§ **JOB**: Write out all the lines again, precisely as they stand, but without the images.

§ **GIVEN DATA**:

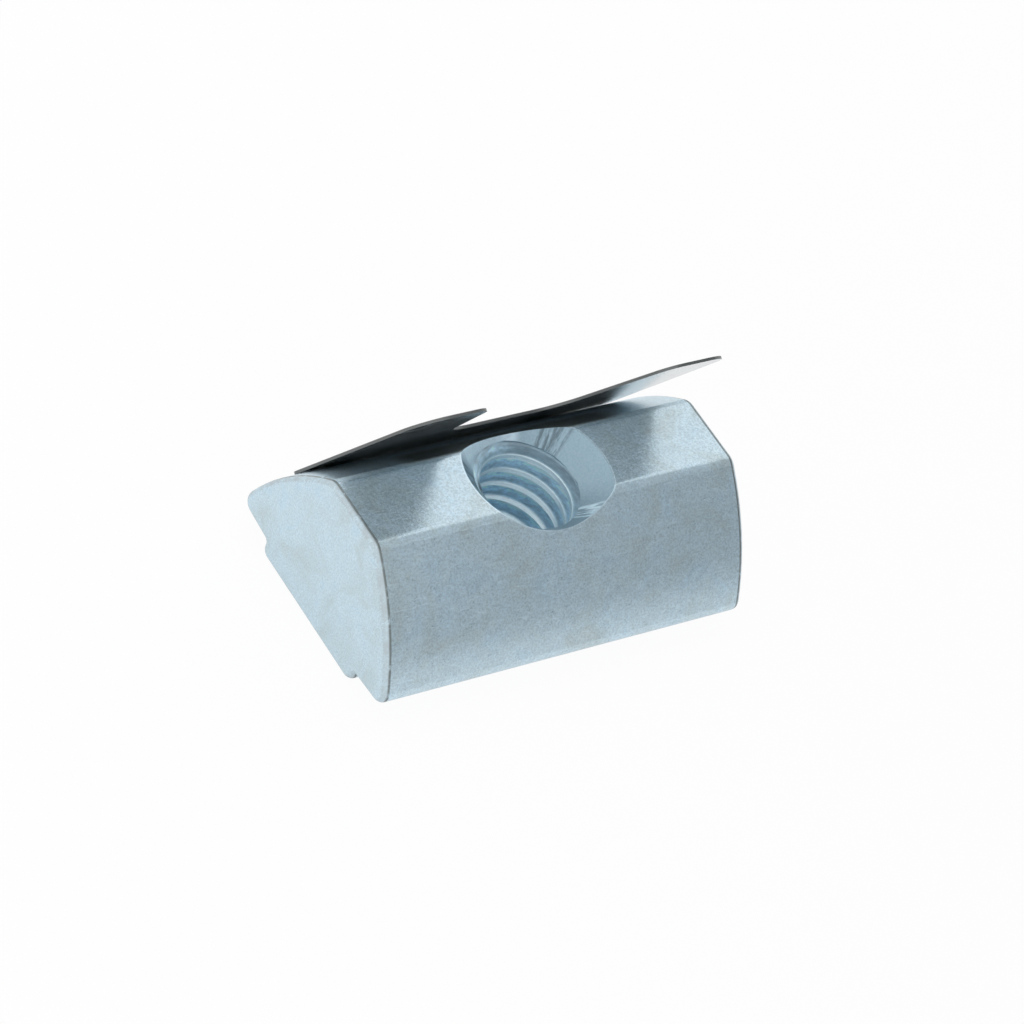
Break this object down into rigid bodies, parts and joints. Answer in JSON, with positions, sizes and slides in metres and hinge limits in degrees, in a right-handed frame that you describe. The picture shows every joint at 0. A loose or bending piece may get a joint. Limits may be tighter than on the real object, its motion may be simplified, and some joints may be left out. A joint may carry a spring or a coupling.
{
  "type": "t slot nut",
  "caption": "Steel T-slot nut with rounded flanks, a narrow collar, an M6 thread and a thin spring leaf with ears that holds it in place.",
  "frame": {"origin": "on the thread's axis, in the flat face of the collar", "axes": "+X along the slot, +Y across it towards the leaf's flank, +Z from the slot's mouth to its floor"},
  "size_m": [0.022, 0.0137, 0.0135],
  "materials": {
    "zinc_plated_steel": "satin, blue passivated zinc",
    "spring_steel": "bright rolled sheet"
  },
  "bodies": {
    "root": {"nut_body": "zinc_plated_steel", "spring_leaf": "spring_steel"}
  },
  "joints": []
}
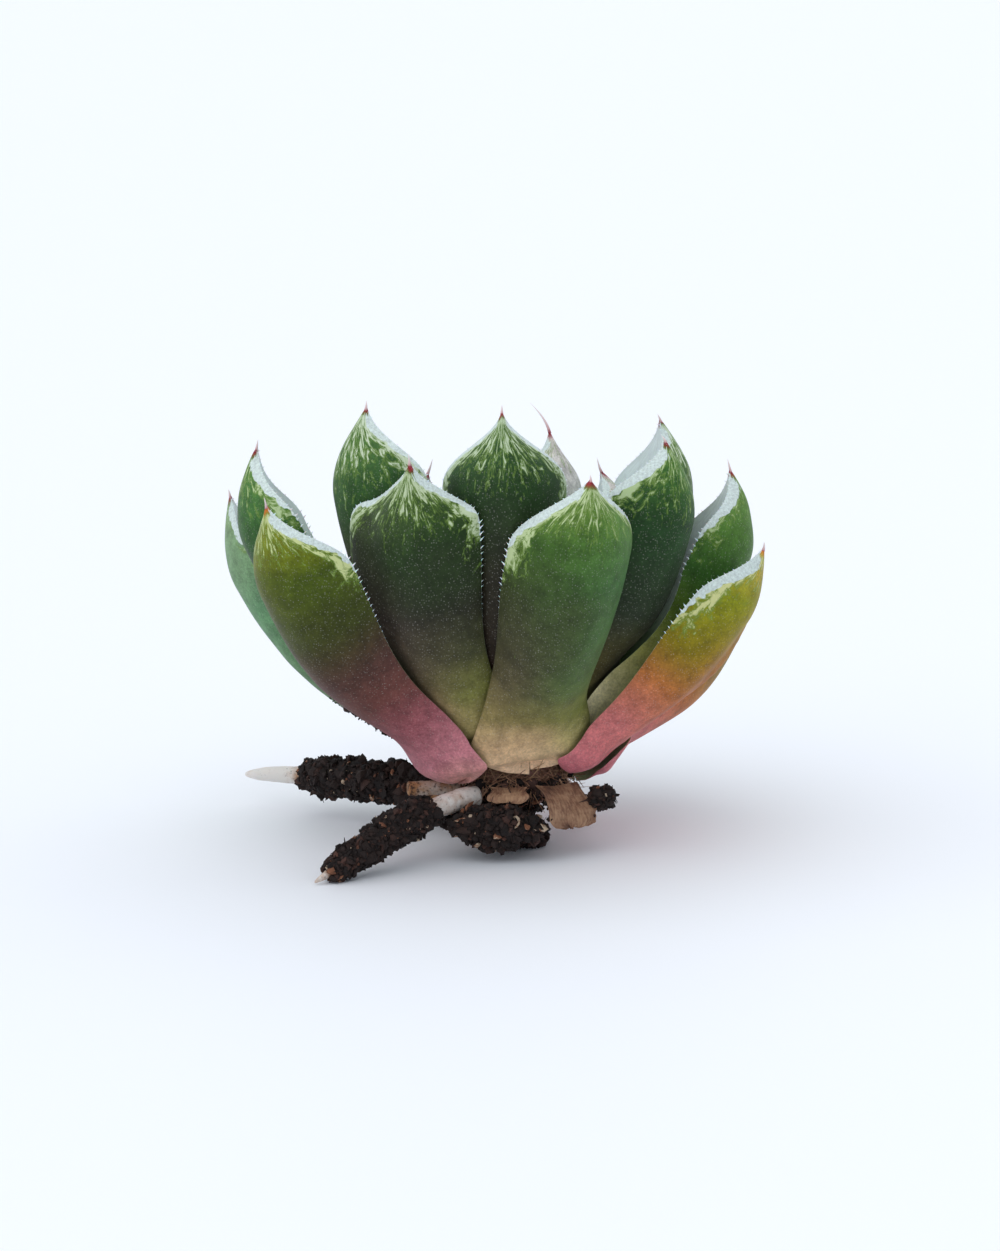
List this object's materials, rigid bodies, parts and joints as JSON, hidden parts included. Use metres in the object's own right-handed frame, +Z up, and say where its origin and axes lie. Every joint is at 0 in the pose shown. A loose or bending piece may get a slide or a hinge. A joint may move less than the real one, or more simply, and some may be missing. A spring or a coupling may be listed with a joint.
{
  "type": "bare-root succulent rosette",
  "caption": "Small windowed succulent rosette with toothed, upswept fleshy leaves, standing unpotted on its short stem stub and soil-crusted roots.",
  "frame": {"origin": "centre of the flat underside of the old stem stub, where the plant stands on a surface", "axes": "+Z up, -Y towards the front of the plant, +X to the right as seen from the front"},
  "size_m": [0.0601, 0.0537, 0.0507],
  "materials": {
    "leaf": "velvety matte green skin, brown and pink towards the base, pale windowed flecks at the tip",
    "stem": "dull pinkish-brown bark",
    "root": "dull, whitish at the tips and brown where soil has stained it",
    "soil": "rough dark crumbs of peat with reddish fibres",
    "dry_leaf": "papery, wrinkled, tan"
  },
  "bodies": {
    "root": {"bud_leaf_1": "leaf", "bud_leaf_2": "leaf", "bud_leaf_3": "leaf", "heart_leaf_1": "leaf", "heart_leaf_2": "leaf", "heart_leaf_3": "leaf", "heart_leaf_4": "leaf", "heart_leaf_5": "leaf", "inner_leaf_1": "leaf", "inner_leaf_2": "leaf", "inner_leaf_3": "leaf", "inner_leaf_4": "leaf", "inner_leaf_5": "leaf", "inner_leaf_6": "leaf", "middle_leaf_1": "leaf", "middle_leaf_2": "leaf", "middle_leaf_3": "leaf", "middle_leaf_4": "leaf", "middle_leaf_5": "leaf", "middle_leaf_6": "leaf", "outer_leaf_1": "leaf", "outer_leaf_2": "leaf", "outer_leaf_3": "leaf", "outer_leaf_4": "leaf", "outer_leaf_5": "leaf", "stem": "stem", "root_left": "root", "root_front": "root", "root_broken": "root", "root_back_left": "root", "root_back_right": "root", "soil_left": "soil", "soil_front": "soil", "soil_collar": "soil", "soil_clump_front": "soil", "soil_clump_right": "soil", "dry_leaf": "dry_leaf", "dry_scale": "dry_leaf"}
  },
  "joints": []
}
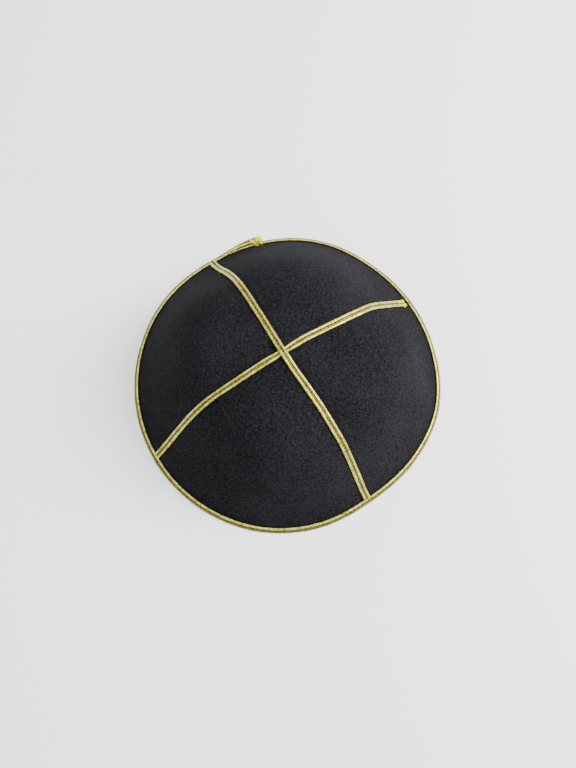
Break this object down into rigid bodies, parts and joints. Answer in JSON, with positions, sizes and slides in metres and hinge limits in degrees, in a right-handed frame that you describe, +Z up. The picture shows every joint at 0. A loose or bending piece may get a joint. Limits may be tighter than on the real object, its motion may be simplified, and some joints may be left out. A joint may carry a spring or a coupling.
{
  "type": "kippah skullcap",
  "caption": "Soft domed skullcap of suede panels with metallic braid over its crossing seams and around its rim, worn on the crown of the head.",
  "frame": {"origin": "on the surface that the rim rests on, below the middle of the outline seen from above", "axes": "+Z up through the crown, +Y towards the back of the cap, +X to its right; the four seams run near the diagonals"},
  "size_m": [0.1706, 0.173, 0.0536],
  "materials": {
    "suede": "black suede, dull short nap",
    "gold_braid": "gold metallic thread, braided"
  },
  "bodies": {
    "root": {"panel_back": "suede", "panel_right": "suede", "panel_front": "suede", "panel_left": "suede", "seam_braid_under": "gold_braid", "seam_braid_over": "gold_braid", "rim_braid": "gold_braid"}
  },
  "joints": []
}
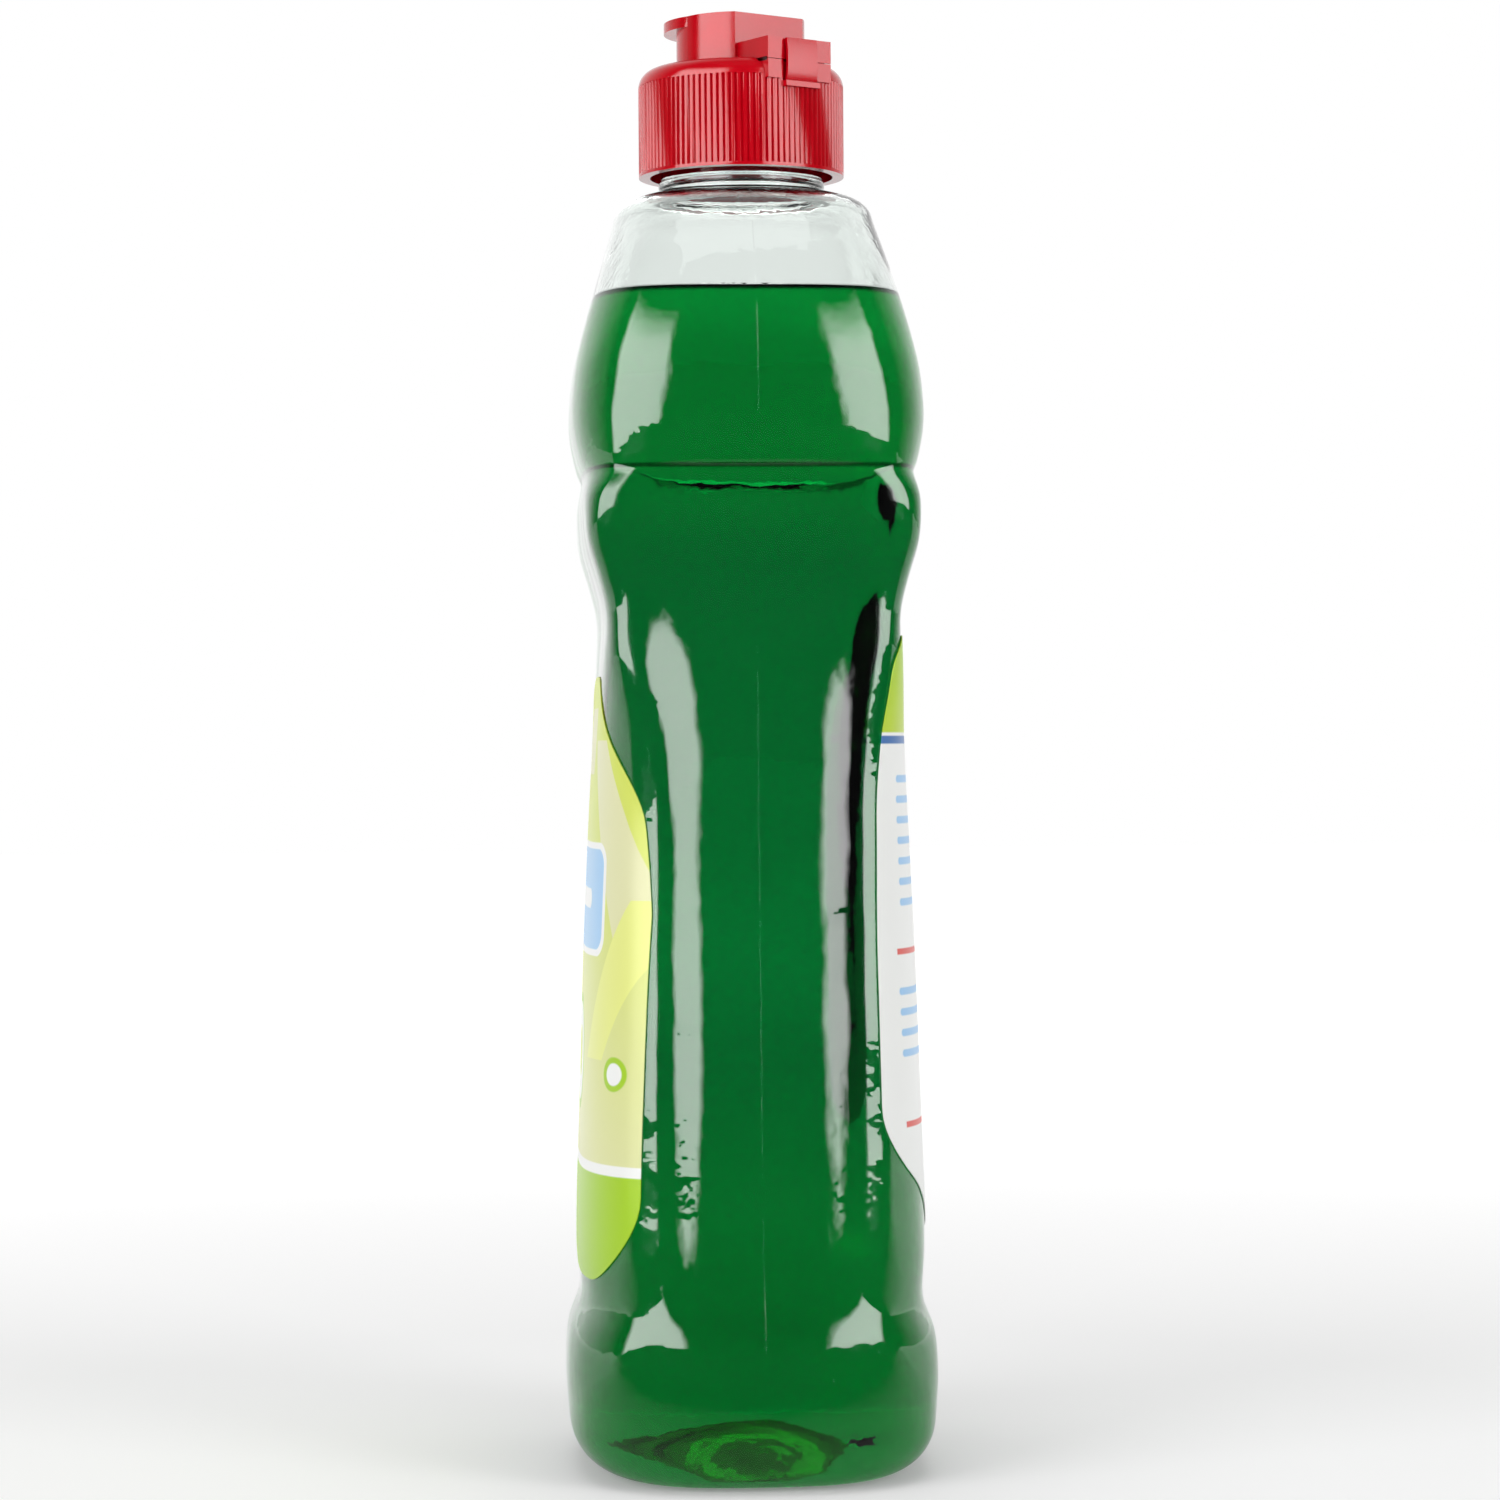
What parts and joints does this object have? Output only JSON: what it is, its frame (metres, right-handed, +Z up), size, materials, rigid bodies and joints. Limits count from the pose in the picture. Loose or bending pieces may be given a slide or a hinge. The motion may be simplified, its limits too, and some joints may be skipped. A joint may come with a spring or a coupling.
{
  "type": "dish soap bottle",
  "caption": "Waisted clear bottle of green liquid detergent with a ribbed screw cap and a flip-top lid on a film hinge.",
  "frame": {"origin": "middle of the base, on the surface that the bottle stands on", "axes": "+Z up along the neck, -Y out of the front label, X along the wide way of the bottle"},
  "size_m": [0.0706, 0.0574, 0.2242],
  "materials": {
    "clear_plastic": "clear blown plastic",
    "detergent": "clear green liquid",
    "front_film": "printed film",
    "back_film": "printed film",
    "red_plastic": "moulded satin",
    "liner_foam": "closed foam"
  },
  "bodies": {
    "bottle": {"bottle": "clear_plastic", "liquid": "detergent", "front_label": "front_film", "back_label": "back_film"},
    "liner": {"sealing_liner": "liner_foam"},
    "cap": {"cap": "red_plastic", "hinge_strap": "red_plastic"},
    "lid": {"lid": "red_plastic"}
  },
  "joints": [
    {"name": "cap_rise", "type": "slide", "parent": "bottle", "child": "liner", "axis": [0, 0, 1], "range_m": [0, 0.0053]},
    {"name": "cap_turn", "type": "hinge", "parent": "liner", "child": "cap", "pos_m": [0, 0, 0.2071], "axis": [0, 0, 1], "range_deg": [0, 450]},
    {"name": "lid_open", "type": "hinge", "parent": "cap", "child": "lid", "pos_m": [0.01354, 0.00814, 0.216], "axis": [-0.515, 0.8572, 0], "range_deg": [0, 135], "deforming": ["hinge_strap"]}
  ],
  "couplings": [
    {"joint": "cap_rise", "follows": "cap_turn", "m_per_rad": 0.0006737}
  ]
}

§ **RESPONSE TO THE EXERCISE**:
Break this object down into rigid bodies, parts and joints. Answer in JSON, with positions, sizes and slides in metres and hinge limits in degrees, in a right-handed frame that you describe. The picture shows every joint at 0. A loose or bending piece may get a joint. Limits may be tighter than on the real object, its motion may be simplified, and some joints may be left out. A joint may carry a spring or a coupling.
{
  "type": "t slot nut",
  "caption": "Steel T-slot nut with rounded flanks, a narrow collar, an M6 thread and a thin spring leaf with ears that holds it in place.",
  "frame": {"origin": "on the thread's axis, in the flat face of the collar", "axes": "+X along the slot, +Y across it towards the leaf's flank, +Z from the slot's mouth to its floor"},
  "size_m": [0.022, 0.0137, 0.0135],
  "materials": {
    "zinc_plated_steel": "satin, blue passivated zinc",
    "spring_steel": "bright rolled sheet"
  },
  "bodies": {
    "root": {"nut_body": "zinc_plated_steel", "spring_leaf": "spring_steel"}
  },
  "joints": []
}
List this object's materials, rigid bodies, parts and joints as JSON, hidden parts included. Use metres in the object's own right-handed frame, +Z up, and say where its origin and axes lie. Every joint is at 0 in the pose shown. A loose or bending piece may get a slide or a hinge. A joint may move less than the real one, or more simply, and some may be missing. A spring or a coupling may be listed with a joint.
{
  "type": "bare-root succulent rosette",
  "caption": "Small windowed succulent rosette with toothed, upswept fleshy leaves, standing unpotted on its short stem stub and soil-crusted roots.",
  "frame": {"origin": "centre of the flat underside of the old stem stub, where the plant stands on a surface", "axes": "+Z up, -Y towards the front of the plant, +X to the right as seen from the front"},
  "size_m": [0.0601, 0.0537, 0.0507],
  "materials": {
    "leaf": "velvety matte green skin, brown and pink towards the base, pale windowed flecks at the tip",
    "stem": "dull pinkish-brown bark",
    "root": "dull, whitish at the tips and brown where soil has stained it",
    "soil": "rough dark crumbs of peat with reddish fibres",
    "dry_leaf": "papery, wrinkled, tan"
  },
  "bodies": {
    "root": {"bud_leaf_1": "leaf", "bud_leaf_2": "leaf", "bud_leaf_3": "leaf", "heart_leaf_1": "leaf", "heart_leaf_2": "leaf", "heart_leaf_3": "leaf", "heart_leaf_4": "leaf", "heart_leaf_5": "leaf", "inner_leaf_1": "leaf", "inner_leaf_2": "leaf", "inner_leaf_3": "leaf", "inner_leaf_4": "leaf", "inner_leaf_5": "leaf", "inner_leaf_6": "leaf", "middle_leaf_1": "leaf", "middle_leaf_2": "leaf", "middle_leaf_3": "leaf", "middle_leaf_4": "leaf", "middle_leaf_5": "leaf", "middle_leaf_6": "leaf", "outer_leaf_1": "leaf", "outer_leaf_2": "leaf", "outer_leaf_3": "leaf", "outer_leaf_4": "leaf", "outer_leaf_5": "leaf", "stem": "stem", "root_left": "root", "root_front": "root", "root_broken": "root", "root_back_left": "root", "root_back_right": "root", "soil_left": "soil", "soil_front": "soil", "soil_collar": "soil", "soil_clump_front": "soil", "soil_clump_right": "soil", "dry_leaf": "dry_leaf", "dry_scale": "dry_leaf"}
  },
  "joints": []
}
Break this object down into rigid bodies, parts and joints. Answer in JSON, with positions, sizes and slides in metres and hinge limits in degrees, in a right-handed frame that you describe, +Z up. The picture shows every joint at 0. A loose or bending piece may get a joint. Limits may be tighter than on the real object, its motion may be simplified, and some joints may be left out. A joint may carry a spring or a coupling.
{
  "type": "kippah skullcap",
  "caption": "Soft domed skullcap of suede panels with metallic braid over its crossing seams and around its rim, worn on the crown of the head.",
  "frame": {"origin": "on the surface that the rim rests on, below the middle of the outline seen from above", "axes": "+Z up through the crown, +Y towards the back of the cap, +X to its right; the four seams run near the diagonals"},
  "size_m": [0.1706, 0.173, 0.0536],
  "materials": {
    "suede": "black suede, dull short nap",
    "gold_braid": "gold metallic thread, braided"
  },
  "bodies": {
    "root": {"panel_back": "suede", "panel_right": "suede", "panel_front": "suede", "panel_left": "suede", "seam_braid_under": "gold_braid", "seam_braid_over": "gold_braid", "rim_braid": "gold_braid"}
  },
  "joints": []
}
What parts and joints does this object have? Output only JSON: what it is, its frame (metres, right-handed, +Z up), size, materials, rigid bodies and joints. Limits count from the pose in the picture. Loose or bending pieces may be given a slide or a hinge. The motion may be simplified, its limits too, and some joints may be skipped. A joint may come with a spring or a coupling.
{
  "type": "dish soap bottle",
  "caption": "Waisted clear bottle of green liquid detergent with a ribbed screw cap and a flip-top lid on a film hinge.",
  "frame": {"origin": "middle of the base, on the surface that the bottle stands on", "axes": "+Z up along the neck, -Y out of the front label, X along the wide way of the bottle"},
  "size_m": [0.0706, 0.0574, 0.2242],
  "materials": {
    "clear_plastic": "clear blown plastic",
    "detergent": "clear green liquid",
    "front_film": "printed film",
    "back_film": "printed film",
    "red_plastic": "moulded satin",
    "liner_foam": "closed foam"
  },
  "bodies": {
    "bottle": {"bottle": "clear_plastic", "liquid": "detergent", "front_label": "front_film", "back_label": "back_film"},
    "liner": {"sealing_liner": "liner_foam"},
    "cap": {"cap": "red_plastic", "hinge_strap": "red_plastic"},
    "lid": {"lid": "red_plastic"}
  },
  "joints": [
    {"name": "cap_rise", "type": "slide", "parent": "bottle", "child": "liner", "axis": [0, 0, 1], "range_m": [0, 0.0053]},
    {"name": "cap_turn", "type": "hinge", "parent": "liner", "child": "cap", "pos_m": [0, 0, 0.2071], "axis": [0, 0, 1], "range_deg": [0, 450]},
    {"name": "lid_open", "type": "hinge", "parent": "cap", "child": "lid", "pos_m": [0.01354, 0.00814, 0.216], "axis": [-0.515, 0.8572, 0], "range_deg": [0, 135], "deforming": ["hinge_strap"]}
  ],
  "couplings": [
    {"joint": "cap_rise", "follows": "cap_turn", "m_per_rad": 0.0006737}
  ]
}